Task instructions:
The lines beneath this instruction, from the first through the one containing "const BACK_STEP = 17;", must be transcribed exactly; no other line belongs in the output.

──────────────────────────────

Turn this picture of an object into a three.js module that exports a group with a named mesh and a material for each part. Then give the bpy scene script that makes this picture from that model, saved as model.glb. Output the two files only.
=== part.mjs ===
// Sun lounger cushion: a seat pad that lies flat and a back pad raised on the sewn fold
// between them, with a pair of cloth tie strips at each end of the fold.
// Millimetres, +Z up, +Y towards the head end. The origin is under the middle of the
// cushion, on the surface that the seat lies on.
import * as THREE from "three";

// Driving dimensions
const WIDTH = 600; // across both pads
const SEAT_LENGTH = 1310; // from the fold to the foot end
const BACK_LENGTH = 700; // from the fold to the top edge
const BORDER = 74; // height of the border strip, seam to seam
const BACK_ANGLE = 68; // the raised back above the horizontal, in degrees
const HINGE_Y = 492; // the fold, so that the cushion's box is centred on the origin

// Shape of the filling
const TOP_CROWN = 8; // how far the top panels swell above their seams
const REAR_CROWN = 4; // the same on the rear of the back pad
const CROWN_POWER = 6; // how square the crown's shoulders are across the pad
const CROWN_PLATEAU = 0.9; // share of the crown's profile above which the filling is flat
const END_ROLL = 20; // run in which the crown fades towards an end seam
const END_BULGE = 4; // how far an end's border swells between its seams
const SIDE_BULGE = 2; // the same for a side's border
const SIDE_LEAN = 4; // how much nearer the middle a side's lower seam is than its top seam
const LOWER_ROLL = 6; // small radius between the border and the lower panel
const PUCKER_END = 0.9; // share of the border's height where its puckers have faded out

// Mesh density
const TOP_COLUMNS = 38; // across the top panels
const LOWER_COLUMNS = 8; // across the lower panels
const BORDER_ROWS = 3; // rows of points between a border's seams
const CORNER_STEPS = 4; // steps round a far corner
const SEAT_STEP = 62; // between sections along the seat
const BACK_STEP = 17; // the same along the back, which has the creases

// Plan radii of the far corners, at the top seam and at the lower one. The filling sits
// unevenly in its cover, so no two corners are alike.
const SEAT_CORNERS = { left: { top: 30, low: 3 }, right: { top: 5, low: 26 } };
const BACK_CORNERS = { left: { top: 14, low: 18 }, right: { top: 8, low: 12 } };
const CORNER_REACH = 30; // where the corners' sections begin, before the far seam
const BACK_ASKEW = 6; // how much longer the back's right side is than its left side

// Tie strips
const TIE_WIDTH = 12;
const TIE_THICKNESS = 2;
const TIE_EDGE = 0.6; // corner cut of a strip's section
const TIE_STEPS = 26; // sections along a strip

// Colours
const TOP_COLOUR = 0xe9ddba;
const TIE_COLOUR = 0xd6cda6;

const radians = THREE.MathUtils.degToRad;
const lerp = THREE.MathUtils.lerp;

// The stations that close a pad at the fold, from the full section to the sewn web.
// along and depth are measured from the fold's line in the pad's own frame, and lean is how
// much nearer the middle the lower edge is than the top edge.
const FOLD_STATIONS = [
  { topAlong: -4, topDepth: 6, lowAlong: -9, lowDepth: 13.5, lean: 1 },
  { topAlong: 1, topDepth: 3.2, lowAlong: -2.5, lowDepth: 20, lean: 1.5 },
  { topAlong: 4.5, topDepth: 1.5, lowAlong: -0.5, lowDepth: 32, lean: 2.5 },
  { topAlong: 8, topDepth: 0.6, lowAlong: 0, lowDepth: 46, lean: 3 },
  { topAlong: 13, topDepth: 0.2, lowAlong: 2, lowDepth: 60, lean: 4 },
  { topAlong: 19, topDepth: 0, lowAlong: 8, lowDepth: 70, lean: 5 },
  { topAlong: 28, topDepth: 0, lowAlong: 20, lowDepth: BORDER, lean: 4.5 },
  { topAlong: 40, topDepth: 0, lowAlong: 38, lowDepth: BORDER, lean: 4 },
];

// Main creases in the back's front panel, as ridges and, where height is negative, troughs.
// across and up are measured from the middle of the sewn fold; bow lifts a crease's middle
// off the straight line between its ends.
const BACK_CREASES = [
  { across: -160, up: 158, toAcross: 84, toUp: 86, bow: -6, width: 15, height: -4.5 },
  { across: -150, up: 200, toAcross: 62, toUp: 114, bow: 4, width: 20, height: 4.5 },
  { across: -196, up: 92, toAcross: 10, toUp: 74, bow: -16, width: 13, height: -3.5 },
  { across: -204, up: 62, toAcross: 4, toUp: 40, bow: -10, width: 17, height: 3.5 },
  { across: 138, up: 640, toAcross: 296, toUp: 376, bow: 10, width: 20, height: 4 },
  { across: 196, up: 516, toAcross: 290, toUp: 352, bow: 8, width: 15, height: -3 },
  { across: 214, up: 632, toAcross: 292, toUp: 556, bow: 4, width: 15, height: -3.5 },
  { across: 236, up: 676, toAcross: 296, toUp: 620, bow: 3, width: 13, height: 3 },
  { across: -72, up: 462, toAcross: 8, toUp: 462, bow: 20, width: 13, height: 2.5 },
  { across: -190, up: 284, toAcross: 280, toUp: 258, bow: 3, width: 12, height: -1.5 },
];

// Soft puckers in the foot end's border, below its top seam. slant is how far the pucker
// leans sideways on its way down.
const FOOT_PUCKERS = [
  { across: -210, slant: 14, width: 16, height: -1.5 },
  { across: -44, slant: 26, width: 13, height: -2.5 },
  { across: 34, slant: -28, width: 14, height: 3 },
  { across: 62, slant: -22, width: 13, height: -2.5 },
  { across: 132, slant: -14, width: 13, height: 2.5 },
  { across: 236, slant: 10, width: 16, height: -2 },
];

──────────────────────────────

Exercise result:
Turn this picture of an object into a three.js module that exports a group with a named mesh and a material for each part. Then give the bpy scene script that makes this picture from that model, saved as model.glb. Output the two files only.
=== part.mjs ===
// Sun lounger cushion: a seat pad that lies flat and a back pad raised on the sewn fold
// between them, with a pair of cloth tie strips at each end of the fold.
// Millimetres, +Z up, +Y towards the head end. The origin is under the middle of the
// cushion, on the surface that the seat lies on.
import * as THREE from "three";

// Driving dimensions
const WIDTH = 600; // across both pads
const SEAT_LENGTH = 1310; // from the fold to the foot end
const BACK_LENGTH = 700; // from the fold to the top edge
const BORDER = 74; // height of the border strip, seam to seam
const BACK_ANGLE = 68; // the raised back above the horizontal, in degrees
const HINGE_Y = 492; // the fold, so that the cushion's box is centred on the origin

// Shape of the filling
const TOP_CROWN = 8; // how far the top panels swell above their seams
const REAR_CROWN = 4; // the same on the rear of the back pad
const CROWN_POWER = 6; // how square the crown's shoulders are across the pad
const CROWN_PLATEAU = 0.9; // share of the crown's profile above which the filling is flat
const END_ROLL = 20; // run in which the crown fades towards an end seam
const END_BULGE = 4; // how far an end's border swells between its seams
const SIDE_BULGE = 2; // the same for a side's border
const SIDE_LEAN = 4; // how much nearer the middle a side's lower seam is than its top seam
const LOWER_ROLL = 6; // small radius between the border and the lower panel
const PUCKER_END = 0.9; // share of the border's height where its puckers have faded out

// Mesh density
const TOP_COLUMNS = 38; // across the top panels
const LOWER_COLUMNS = 8; // across the lower panels
const BORDER_ROWS = 3; // rows of points between a border's seams
const CORNER_STEPS = 4; // steps round a far corner
const SEAT_STEP = 62; // between sections along the seat
const BACK_STEP = 17; // the same along the back, which has the creases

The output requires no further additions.